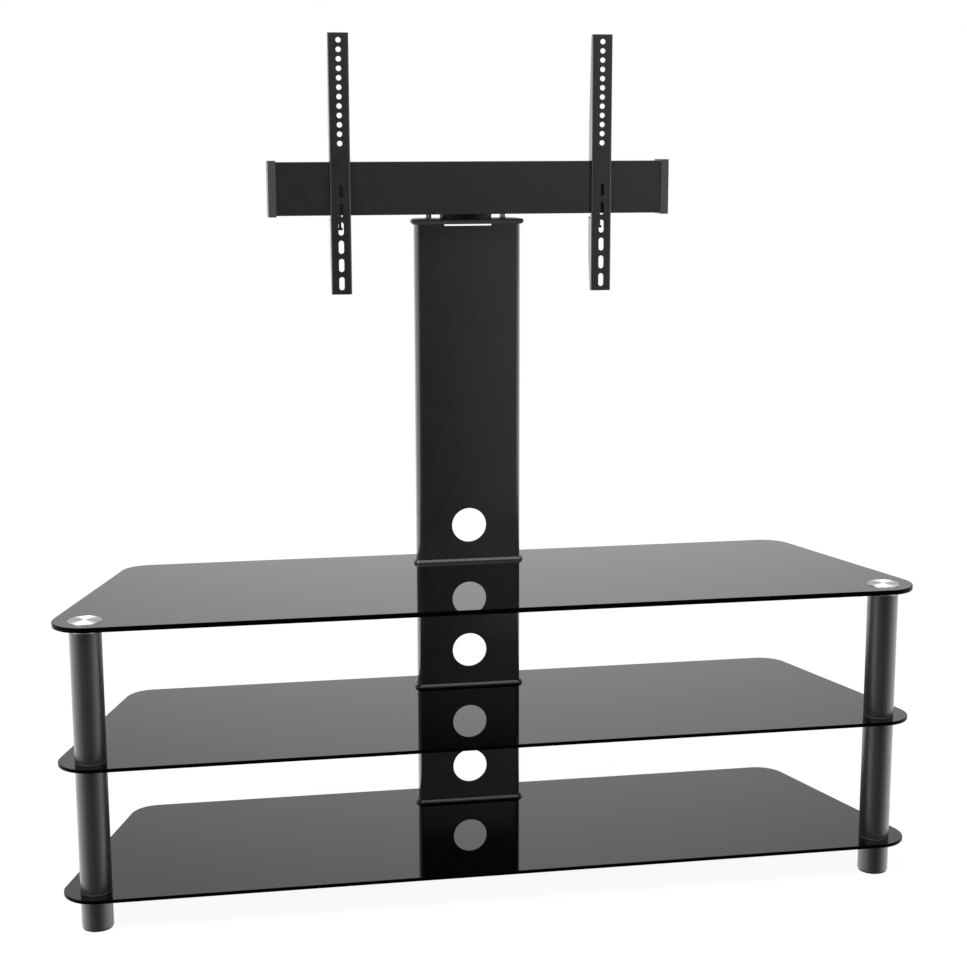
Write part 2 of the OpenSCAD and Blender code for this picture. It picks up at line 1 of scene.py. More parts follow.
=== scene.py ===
import json
import math

import bmesh
import bpy
from mathutils import Matrix, Vector


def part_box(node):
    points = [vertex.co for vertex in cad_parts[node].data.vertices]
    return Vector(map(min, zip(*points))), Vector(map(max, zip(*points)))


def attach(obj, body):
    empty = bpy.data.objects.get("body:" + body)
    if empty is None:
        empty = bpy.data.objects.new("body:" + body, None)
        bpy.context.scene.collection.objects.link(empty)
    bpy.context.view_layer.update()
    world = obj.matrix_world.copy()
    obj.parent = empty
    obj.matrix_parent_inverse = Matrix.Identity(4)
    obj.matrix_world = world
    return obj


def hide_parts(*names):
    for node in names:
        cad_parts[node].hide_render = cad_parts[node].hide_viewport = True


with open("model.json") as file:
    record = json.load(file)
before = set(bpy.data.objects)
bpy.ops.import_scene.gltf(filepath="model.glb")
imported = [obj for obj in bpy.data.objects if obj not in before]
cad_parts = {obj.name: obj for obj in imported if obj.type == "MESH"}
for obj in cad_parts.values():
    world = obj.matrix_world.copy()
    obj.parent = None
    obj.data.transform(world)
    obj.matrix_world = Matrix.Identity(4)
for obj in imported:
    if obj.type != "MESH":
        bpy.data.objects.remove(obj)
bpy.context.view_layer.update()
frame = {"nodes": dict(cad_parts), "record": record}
nodes = frame["nodes"]

# Blender measures in metres. Lengths in the design's millimetres are written with MM.
MM = 0.001

# Camera, fitted to the photograph in the model's own frame, in metres and radians.
CAMERA_AT = Vector((-0.5156, -2.9556, 1.2289))
CAMERA_YAW = 0.17386
CAMERA_PITCH = -0.18616
CAMERA_ROLL = -0.00246
SENSOR = 36.0
LENS = 68.08
CLIP_NEAR = 0.05
CLIP_FAR = 60.0


def make_camera():
    """Aims along the fitted yaw and pitch, then rolls about the line of sight."""
    ahead = Vector((math.sin(CAMERA_YAW) * math.cos(CAMERA_PITCH),
                    math.cos(CAMERA_YAW) * math.cos(CAMERA_PITCH),
                    math.sin(CAMERA_PITCH)))
    level = Vector((math.cos(CAMERA_YAW), -math.sin(CAMERA_YAW), 0))
    above = level.cross(ahead)
    across = math.cos(CAMERA_ROLL) * level + math.sin(CAMERA_ROLL) * above
    above = math.cos(CAMERA_ROLL) * above - math.sin(CAMERA_ROLL) * level
    data = bpy.data.cameras.new("camera")
    data.lens = LENS
    data.sensor_width = SENSOR
    data.clip_start = CLIP_NEAR
    data.clip_end = CLIP_FAR
    camera = bpy.data.objects.new("camera", data)
    bpy.context.scene.collection.objects.link(camera)
    axes = Matrix((across, above, -ahead)).transposed()
    camera.matrix_world = Matrix.Translation(CAMERA_AT) @ axes.to_4x4()
    bpy.context.scene.camera = camera


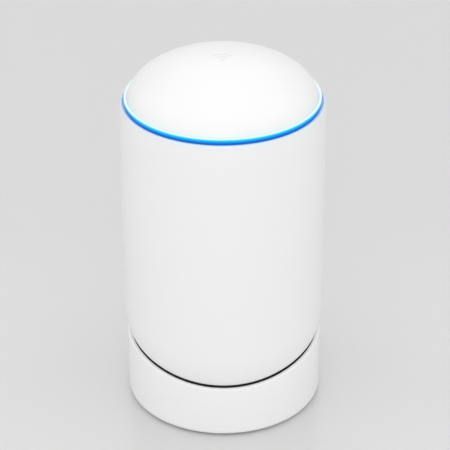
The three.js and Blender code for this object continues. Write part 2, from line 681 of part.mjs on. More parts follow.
// The moulded spine: a floor on four screw legs, two side rails for the boards, and a top deck.
function coreFrame() {
  const { floor, floorTop, floorR, deck, deckTop, deckR, deckHole } = FRAME;
  const { inner, outer, halfDepth } = RAIL;
  const bar = block([inner, -halfDepth, floorTop - PAST], [outer, halfDepth, deck + PAST]);
  const rail = cut(bar, guideGrooves());
  const rails = [rail, spun(rail.mirror([0, 1, 0]), 180)];
  const at = [SCREW.circleR, 0];
  const legs = around(4, post(LEG_R, BASE.top + CLEAR - LIFT, floor + PAST, ROUND.boss, at));
  const pilotR = SCREW.shankR + PILOT.gap;
  const screwHoles = around(4, post(pilotR, BASE.top - PAST - LIFT, PILOT.top - LIFT, ROUND.screw, at));
  const fanHoles = fanCorners().map((corner) =>
    post(pilotR, floor - PAST, floorTop - PILOT.roof, ROUND.screw, corner),
  );
  const discs = [disc(floorR, FAN.bore, floor, floorTop), disc(deckR, deckHole, deck, deckTop)];
  const made = cut(joined([...discs, ...rails, ...legs]), [...screwHoles, ...fanHoles]);
  return piece('core_frame', made, FRAME_PLASTIC);
}

function fanCorners() {
  const at = FAN.screwAt;
  return [[at, at], [-at, at], [-at, -at], [at, -at]];
}

function fanFrame() {
  const { size, corner, bottom, top, bore, shaftR } = FAN;
  const body = slabZ(roundedBox([0, 0], size, size, corner), bottom, top, CORNER.part);
  const opened = body.subtract(post(bore, bottom - PAST, top + PAST, ROUND.wide));
  const { halfWidth, thick, angle } = STRUT;
  const strut = block([0, -halfWidth, bottom], [bore + PAST / 2, halfWidth, bottom + thick]);
  const mount = post(FAN_MOUNT.r, bottom, bottom + FAN_MOUNT.thick);
  const bearing = post(shaftR + FAN_MOUNT.bearingGap, bottom - PAST, bottom + 2 * thick, ROUND.rod);
  const holes = fanCorners().map((at) =>
    post(SCREW.shankR + SHANK_GAP, bottom - PAST, top + PAST, ROUND.screw, at),
  );
  const made = cut(joined([opened, ...around(4, strut, angle), mount]), [bearing, ...holes]);
  return piece('fan_frame', made, BLACK_PLASTIC);
}

function fanRotor() {
  const { bottom, top, hubR, shaftR, bore } = FAN;
  const { lift, topGap, round, shaftGap } = ROTOR;
  const [low, high] = [bottom + lift, top - topGap];
  const hub = turned([[0, low], [hubR, low], [hubR, high - round], [hubR - round, high], [0, high]]);
  const shaft = post(shaftR, bottom + shaftGap, low + PAST, ROUND.rod);
  const { count, reach, thick } = BLADE;
  const root = hubR - PAST;
  const flat = new THREE.BoxGeometry(reach - root, thick, high - low);
  const pitched = flat.rotateX(THREE.MathUtils.degToRad(BLADE.pitch));
  const blade = solid(pitched.translate((reach + root) / 2, 0, (low + high) / 2));
  const slice = block([-bore, -bore, low], [bore, bore, high]);
  return piece('fan_rotor', joined([hub, shaft, ...around(count, blade.intersect(slice))]), BLACK_PLASTIC);
}

// ---------------------------------------------------------------- antennas

function antennaDeck() {
  const { bottom, top, r, hole } = DECK;
  const { inner, outer, halfWidth } = NOTCH;
  const notch = block([inner, -halfWidth, bottom - PAST], [outer, halfWidth, top + PAST]);
  return piece('antenna_deck', cut(disc(r, hole, bottom, top), around(4, notch, 45)), BOARD);
}

// A folded inverted-F element, standing on the deck and facing outwards at the given angle.
function antenna(name, degrees) {
  const { inner, outer, halfWidth, skin, height } = ANTENNA;
  const foot = block([inner, -halfWidth, 0], [outer, halfWidth, skin]);
  const wall = block([outer - skin, -halfWidth, 0], [outer, halfWidth, height]);
  const roof = block([inner, -halfWidth, height - skin], [outer, halfWidth, height]);
  const { inner: slotX, from, to, bottom, top } = ANTENNA_SLOT;
  const slot = block([slotX, from, bottom], [outer + PAST, to, top]);
  const mesh = piece(name, cut(joined([foot, wall, roof]), [slot]), TINNED);
  mesh.position.z = DECK.top + CLEAR;
  mesh.rotation.z = THREE.MathUtils.degToRad(degrees);
  return mesh;
}

// The thin coaxial lead from an antenna's foot, over the main board's top edge, to a radio shield,
// through points chosen along its way. The front antennas' leads take the outer lanes.
function coax(name, degrees) {
  const a = THREE.MathUtils.degToRad(degrees);
  const side = Math.sign(Math.cos(a));
  const front = Math.sin(a) < 0;
  const lane = side * (front ? 29 : 22);
  const at = (r, z) => [r * Math.cos(a), r * Math.sin(a), z];
  const lead = cable([
    at(30, DECK.top + 1),
    at(24, DECK.top + 1),
    at(17, DECK.top - 0.5),
    at(12.5, 147.5),
    [side * (front ? 14 : 10), front ? 2 : 10, 143.8],
    [lane * 0.85, 17, 143.6],
    [lane, 26.5, 143],
    [lane, 28.3, 139],
    [lane, 28.3, 134.4],
  ], COAX);
  return piece(name, lead, BLACK_PLASTIC);
}

// ---------------------------------------------------------------- assembly

const node = new THREE.Group();
node.add(outerShell(), topDome(), lightRing(), ledRingBoard());
node.add(portBezel(), portLightPipe(), resetButton(), resetSwitch());
node.add(powerInlet(), inletPin('inlet_pin_left', -1), inletPin('inlet_pin_right', 1));
node.add(powerLead('power_lead_live', -1), powerLead('power_lead_neutral', 1));

for (const [port, z] of Object.entries(JACK_CENTRES)) {
  node.add(jackShield(`jack_shield_${port}`, z));
  node.add(jackInsert(`jack_insert_${port}`, z));
  node.add(jackContacts(`jack_contacts_${port}`, z));
}

node.add(coreFrame(), fanFrame(), fanRotor(), mainBoard(), processor(), heatsink());
node.add(radioShield('radio_shield_left', -1), radioShield('radio_shield_right', 1));
node.add(powerBoard(), transformer(), bulkCapacitor(), antennaDeck());

[45, 135, 225, 315].forEach((degrees, i) => {
  node.add(antenna(`antenna_${i + 1}`, degrees), coax(`antenna_lead_${i + 1}`, degrees));
});

fanCorners().forEach((at, i) => {
  node.add(screw(`fan_screw_${i + 1}`, at, FAN.bottom - SCREW.headH - CLEAR, SCREW.fan));
});

for (const raised of node.children) raised.position.z += LIFT;

node.add(standHousing(), seamRing(), basePlate(), footRing());

[[1, 0], [0, 1], [-1, 0], [0, -1]].forEach(([x, y], i) => {
  const at = [x * SCREW.circleR, y * SCREW.circleR];
  const headZ = BASE.bottom + BOSS.pocket - CLEAR - SCREW.headH;
  node.add(screw(`base_screw_${i + 1}`, at, headZ, SCREW.base));
});

export default node;
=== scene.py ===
import math

import bmesh
import bpy
from mathutils import Matrix, Vector


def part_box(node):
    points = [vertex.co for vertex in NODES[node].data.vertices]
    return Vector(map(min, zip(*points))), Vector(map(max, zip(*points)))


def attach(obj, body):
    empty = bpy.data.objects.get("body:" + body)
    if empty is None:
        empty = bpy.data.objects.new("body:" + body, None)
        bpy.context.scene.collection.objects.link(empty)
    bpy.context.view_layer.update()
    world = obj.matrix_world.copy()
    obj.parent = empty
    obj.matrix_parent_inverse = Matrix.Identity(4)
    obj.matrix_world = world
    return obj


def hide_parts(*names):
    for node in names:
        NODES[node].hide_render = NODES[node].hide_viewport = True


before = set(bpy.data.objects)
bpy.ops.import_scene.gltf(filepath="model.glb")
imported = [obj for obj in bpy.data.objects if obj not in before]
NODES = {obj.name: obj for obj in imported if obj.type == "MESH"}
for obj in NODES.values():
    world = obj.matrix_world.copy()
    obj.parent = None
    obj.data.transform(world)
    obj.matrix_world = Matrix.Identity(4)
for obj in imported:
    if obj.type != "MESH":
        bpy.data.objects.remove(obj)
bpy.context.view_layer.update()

# A white domed wifi node. Shapes are written in millimetres and built in metres.
MM = 0.001

# HEIGHT, the seam, the stand, its ring, the base plate, the foot and the base screws are measured from the
# table, and so are the floor and the lamps. The other pieces are measured from a level LIFT above it, and
# finish_piece raises them by that much.
LIFT = 20.5
BODY_R, WALL = 55.0, 2.4
SEAM_FRONT, SEAM_RISE, SEAM_GAP = 31.7, 8.0, 1.05  # the groove's middle in front, its rise at the sides
EDGE_Z = SEAM_FRONT + SEAM_GAP / 2 - LIFT
EDGE_R, EDGE_H, EDGE_IN = 4.0, 18.0, 48.8  # the housing's lower edge, drawn in elliptically
ABOVE_EDGE = 44.0  # above the drawn-in edge all round
STAND_R, STAND_BOTTOM, STAND_FLOOR, STAND_ROUND, STAND_LIP = 54.1, 1.0, 3.4, 3.0, 2.0
STAND_TOP = SEAM_FRONT - SEAM_GAP / 2
STAND_BEVEL, STAND_LIP_H = 0.8, 1.6
STAND_LEVEL, STAND_LEVEL_IN = 20.0, 18.0  # where the stand's wall starts to follow the seam, out and in
SPACER_IN, SPACER_TAIL, SPACER_SUNK = 49.0, 5.0, 0.2
LIP_R = 36.2
SHOULDER_Z, SHOULDER_R = 148.0, 54.5
RIM_Z, RIM_ROUND, RIM_BORE, RIM_BEVEL = 159.65, 0.9, 52.85, 0.3
LEDGE_R, LEDGE_BOTTOM, LEDGE_TOP = 50.4, 149.0, 151.0
BORE_TOP = 146.0  # where the rows down the bore start, a little below the ledge's slope
HEIGHT = 204.7
DOME_R, DOME_H, DOME_WALL = 51.1, 24.1, 2.2
SKIRT_R, SKIRT_TOP, SKIRT_BOTTOM, SKIRT_STEP = 50.7, 162.6, 155.0, 0.6
SKIRT_ROUND_IN, SKIRT_ROUND_OUT = 0.2, 0.3
LUG_IN, LUG_OUT, LUG_NOSE, LUG_HALF = 47.9, 49.8, 51.2, 4
LUG_DROP, LUG_NOSE_H, LUG_ROOT, LUG_OVERLAP = 2.2, 1.1, 2, 49  # the nose starts inside the leg
RING_IN, RING_OUT, RING_BOTTOM, RING_TOP = 51.0, 52.5, 153.5, 162.65
RING_SLOPE, RING_ROUND_OUT, RING_ROUND_IN, RING_ROWS_END, RING_ROW = 0.1, 0.75, 0.1, 0.8, 0.6
FOOT_IN, FOOT_OUT, FOOT_TOP, FOOT_ROUND = 32.6, 36.1, 2.15, 0.4
BAY_HALF, BAY_BOTTOM, BAY_TOP, BAY_CORNER = 17.5, 33.5, 145.0, 8.0
BAY_FLOOR, BAY_FLOOR_THICK, BAY_WALL, BAY_GAP = 46.0, 2.0, 1.6, 0.3
BEHIND, BEYOND = 38, 60  # depths inside and outside the housing all over its window
WINDOW_ROUND = 0.35
HOOK_Y, HOOK_HEIGHTS, HOOK_HALF, HOOK_REACH = 48.6, (60, 90, 120), 3, 1
JACKS = {"wan": 64, "lan_1": 127, "lan_2": 112, "lan_3": 97, "lan_4": 82}
JACK_W, JACK_H = 16.2, 13.6
LENS_X, LENS_W, LENS_H = 11.8, 1.8, 3.2
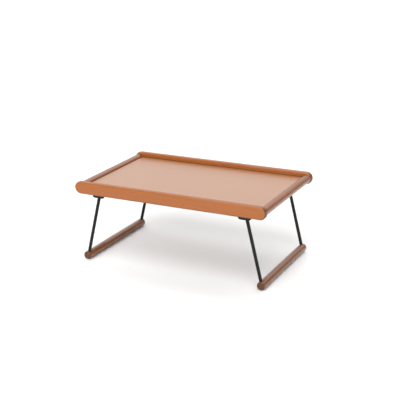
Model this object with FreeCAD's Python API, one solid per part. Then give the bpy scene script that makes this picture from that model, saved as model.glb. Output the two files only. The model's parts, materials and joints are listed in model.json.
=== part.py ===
"""Folding tray table: a framed wooden tray on two inward-folding leg frames.

Frame: +X along the tray, +Y to the rear, +Z up, in millimetres.
The origin is on the floor, under the middle of the tray. The legs stand unfolded.

The tray is a thin panel held in grooves: two flat long rails with half-round ends, and two round
side bars tenoned into them. A steel pivot plate is screwed to the inner face of each long rail at
every corner. A steel rod with a forged eye turns on a bolt in that plate, and leans on the plate's
bent stop tab when the leg is unfolded. The lower ends of a front and a rear rod are screwed into one
round foot bar, which makes a leg frame. Folded, a leg frame lies flat between the long rails.
"""

import FreeCAD
import Part

import math
import os

V = FreeCAD.Vector

# Tray
tray_length = 600.0
tray_depth = 376.0
tray_top_z = 247.5
rail_height = 37.0
rail_thickness = 17.5
rail_edge_radius = 5.0
bar_x = 285.0
bar_z = 229.0
bar_radius = 12.5
tenon_radius = 6.0
tenon_length = 10.5
tenon_chamfer = 0.8

# Panel: a board with a tongue all round it
panel_drop = 14.5
panel_thickness = 7.0
tongue_thickness = 4.5
tongue_drop = 1.5
tongue_reach = 5.5
groove_end_gap = 0.3
panel_side_gap = 0.1

# Legs
foot_x = 280.0
foot_bar_radius = 12.0
foot_bar_end_gap = 1.5
foot_bar_edge_radius = 3.5
rod_radius = 4.75
rod_seat_past_centre = 2.0
pivot_x = 231.0
pivot_z = 212.0
eye_radius = 8.0
eye_thickness = 11.0
eye_chamfer = 0.8

# Pivot plates
plate_thickness = 3.0
plate_half_width = 20.0
plate_top_z = 225.0
plate_bottom_z = 199.0
plate_top_radius = 3.0
plate_bottom_radius = 8.0
plate_edge_radius = 0.5
stop_tab_start = 7.5
stop_tab_end = 13.0
stop_tab_thickness = 3.0
stop_tab_reach = 9.0

# Fasteners
pivot_bolt_radius = 3.0
pivot_bolt_head_radius = 6.0
pivot_bolt_overhang = 1.2
pivot_bolt_chamfer = 0.6
friction_washer_thickness = 2.5
friction_washer_radius = 7.0
spring_washer_radius = 6.2
spring_washer_thickness = 0.7
spring_washer_cone = 0.5
nut_across_flats = 10.0
nut_hex_height = 4.2
nut_collar_height = 1.8
nut_collar_radius = 4.3
nut_crown_drop = 0.5
nut_crown_step = 0.35
nut_collar_chamfer = 0.7
nut_thread_gap = 0.02
wood_screw_radius = 1.75
wood_screw_head_radius = 3.6
wood_screw_length = 16.0
wood_screw_tip = 3.0
wood_screw_spacing = 27.0
wood_screw_z = 219.5
cross_slot_half_width = 0.45
cross_slot_half_length = 2.25
cross_slot_depth = 1.1
foot_screw_radius = 2.5
foot_screw_head_radius = 4.4
foot_screw_head_height = 2.6
foot_screw_head_round = 1.1
foot_screw_thread_length = 14.0
foot_screw_chamfer = 0.5
foot_screw_recess = 1.4
socket_radius = 1.5
socket_depth = 1.6

# Clearances
running_gap = 0.05
seat_gap = 0.05
stop_gap = 0.1
washer_bore_gap = 0.1
shank_gap = 0.1
recess_gap = 0.4
hole_end_gap = 0.5

# How far a cutting shape runs past the face it cuts
overcut = 2.0

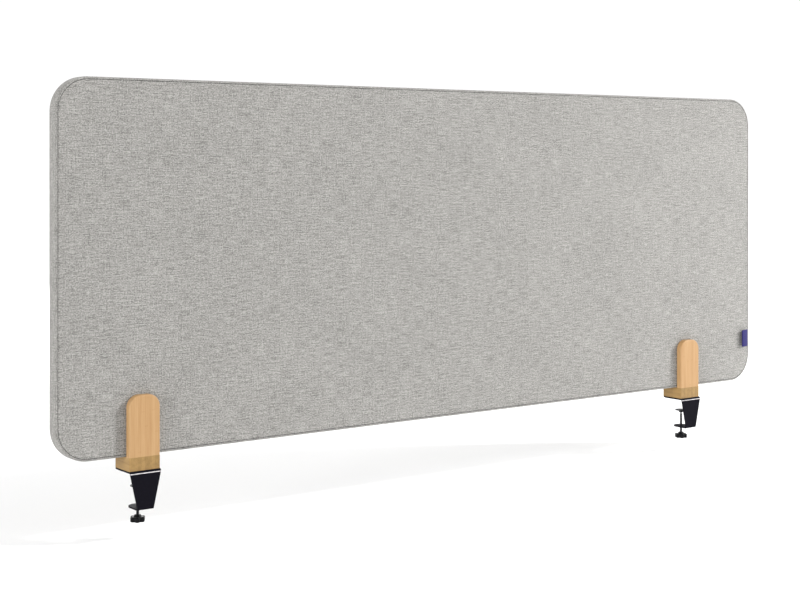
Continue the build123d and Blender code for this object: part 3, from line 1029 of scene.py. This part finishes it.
class DIVIDER_OT_clamp_screws(bpy.types.Operator):
    """Two clamp screws with a real thread, a turned neck and a ball end"""

    bl_idname = "divider.clamp_screws"
    bl_label = "Clamp screws"

    def execute(self, context):
        sizes = context.scene.divider_brackets
        steel = blackened_steel()
        for side in SIDES:
            node = f"{side}_clamp_screw"
            low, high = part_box(node)
            middle = (low + high) / 2
            crest = (high.x - low.x) / 2
            ball_middle = high.z - crest
            thread_top = ball_middle - crest - NECK_LENGTH
            screw = self.thread(node, crest, low.z, thread_top, sizes)
            end = self.ball_end(node, crest, ball_middle, thread_top, sizes)
            pick_only(end)
            screw.select_set(True)
            bpy.context.view_layer.objects.active = screw
            bpy.ops.object.join()
            screw.location = (middle.x, middle.y, 0)
            finish_piece(screw, f"{side}_screw", "black_screw_steel", steel, node, smooth=35)
        return {"FINISHED"}

    def thread(self, node, crest, bottom, top, sizes):
        """The threaded shank about the Z axis, cut flat at both ends."""
        pitch = sizes.thread_pitch
        root = crest - sizes.thread_depth
        flank = sizes.thread_depth * math.tan(THREAD_FLANK)
        crest_flat = pitch / 8
        root_flat = pitch - 2 * flank - crest_flat
        # Two turns more at each end, which are cut off, and half a step lower, so that neither cut
        # runs through a row of the thread's own points
        start = bottom - 2 * pitch - pitch / sizes.thread_steps / 2
        rise = root_flat + flank
        heights = (0, root_flat, rise, rise + crest_flat, pitch)
        radii = (root, root, crest, crest, root)
        profile = [(radius, 0, start + height) for radius, height in zip(radii, heights)]
        screw = start_line(f"{node}_threaded", profile[0])
        extrude_through(profile)
        bpy.ops.object.mode_set(mode="OBJECT")
        with_modifier(
            screw,
            "SCREW",
            angle=2 * math.pi,
            screw_offset=pitch,
            iterations=math.ceil((top - bottom) / pitch) + 4,
            steps=sizes.thread_steps,
            render_steps=sizes.thread_steps,
        )
        clean_shell(screw, MERGE_TURNED)
        bpy.ops.object.mode_set(mode="EDIT")
        for height, upwards in ((top, 1), (bottom, -1)):
            bpy.ops.mesh.select_all(action="SELECT")
            bpy.ops.mesh.bisect(
                plane_co=(0, 0, height),
                plane_no=(0, 0, upwards),
                use_fill=True,
                clear_outer=True,
                threshold=CUT_SNAP,
            )
        bpy.ops.object.mode_set(mode="OBJECT")
        clean_shell(screw)
        return screw

    def ball_end(self, node, ball_radius, ball_middle, thread_top, sizes):
        """The ball and its neck, turned about the Z axis; the neck's foot sinks into the thread."""
        root = ball_radius - sizes.thread_depth
        neck_angle = math.asin(NECK_RADIUS / ball_radius)
        profile = []
        for step in range(BALL_STEPS + 1):
            turned = (math.pi - neck_angle) * step / BALL_STEPS
            height = ball_middle + ball_radius * math.cos(turned)
            profile.append((ball_radius * math.sin(turned), 0, height))
        foot = thread_top - NECK_SINK
        profile += [(NECK_RADIUS, 0, thread_top + NECK_FILLET), (root, 0, foot), (0, 0, foot)]
        end = start_line(f"{node}_end", profile[0])
        extrude_through(profile)
        bpy.ops.mesh.select_all(action="SELECT")
        bpy.ops.mesh.spin(
            steps=NECK_TURN_STEPS, angle=2 * math.pi, center=(0, 0, 0), axis=(0, 0, 1)
        )
        bpy.ops.object.mode_set(mode="OBJECT")
        clean_shell(end, MERGE_TURNED)
        return end


class DIVIDER_PT_pieces(bpy.types.Panel):
    """Lists the steps that build and finish the divider"""

    bl_idname = "DIVIDER_PT_pieces"
    bl_label = "Desk divider"
    bl_space_type = "VIEW_3D"
    bl_region_type = "UI"
    bl_category = "Divider"

    def draw(self, context):
        for group in GROUPS:
            box = self.layout.box()
            for name in GROUPS[group].__annotations__:
                box.prop(getattr(context.scene, group), name)
        for step in STEPS:
            self.layout.operator(step.bl_idname)


GROUPS = {
    "divider_panel": DividerPanel,
    "divider_fabric": DividerFabric,
    "divider_brackets": DividerBrackets,
    "divider_stage": DividerStage,
}
STEPS = (
    DIVIDER_OT_stage,
    DIVIDER_OT_waddings,
    DIVIDER_OT_cloth,
    DIVIDER_OT_seam_stitches,
    DIVIDER_OT_ribbon_tag,
    DIVIDER_OT_cradles,
    DIVIDER_OT_clamps,
    DIVIDER_OT_clamp_screws,
)


def register():
    for kind in (*GROUPS.values(), *STEPS, DIVIDER_PT_pieces):
        bpy.utils.register_class(kind)
    for name, group in GROUPS.items():
        setattr(bpy.types.Scene, name, PointerProperty(type=group))


def unregister():
    for name in GROUPS:
        delattr(bpy.types.Scene, name)
    for kind in reversed((*GROUPS.values(), *STEPS, DIVIDER_PT_pieces)):
        bpy.utils.unregister_class(kind)


def main():
    register()
    for step in STEPS:
        category, name = step.bl_idname.split(".")
        getattr(getattr(bpy.ops, category), name)()


if __name__ == "__main__":
    main()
* * * * *
◆ SET PROBLEM: Show, from the listing above, each line that contains the word "FreeCAD".

◆ FINISHED EXERCISE:
Model this object with FreeCAD's Python API, one solid per part. Then give the bpy scene script that makes this picture from that model, saved as model.glb. Output the two files only. The model's parts, materials and joints are listed in model.json.
import FreeCAD
V = FreeCAD.Vector